We have become wrapped up in a culture of nostalgia. Late night talk show hosts have revamped their outdated format on people’s love for nostalgia. So, here comes Power Rangers. Part of its appeal is that it is the coolest thing for anyone who has not started reading a chapter book and the other is this kitschy show that is best with a little bit of external influences on the mind. This teaser sucked all of it out and replaced it with every gritty cliché in the book. And honestly, it is exhausting. I’m tired of angst. I’m tired of superhero origins that amount to the same. I’m tired of things resurrecting. We do not need a gritty Power Rangers whether it is a 14-minute short film or one with Bryan Cranston and Elizabeth Banks in supporting roles.

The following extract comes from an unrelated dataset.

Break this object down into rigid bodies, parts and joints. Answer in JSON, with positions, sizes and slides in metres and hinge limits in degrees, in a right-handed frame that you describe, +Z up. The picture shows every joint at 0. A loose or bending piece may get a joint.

Rewind: The Host: For our second selection in our horror film streaming recommendation, I bring you to Korea and the films of Bong Joon-ho. While he jumps from genre to genre, he still has a signature auteurist touch. Take for example, his monster movie, done in the style of Gojira, Bong’s film is funny, touching and scary all at the same time. Talking about grittiness earlier, The Host knows how to have fun and gosh darn it, The Host is a lot of fun. This is the type of film that has the pretentious French magazine, Cahiers du cinema place it on its top ten film list of 2006 along with Quentin Tarantino placing it as one of his favorite films in the last 30 years. The Host is all-welcoming film for all the types of movie fans to love. Trust me, it’s been a favorite of mine to show on many a Halloween nights. The Host is now streaming on Netflix.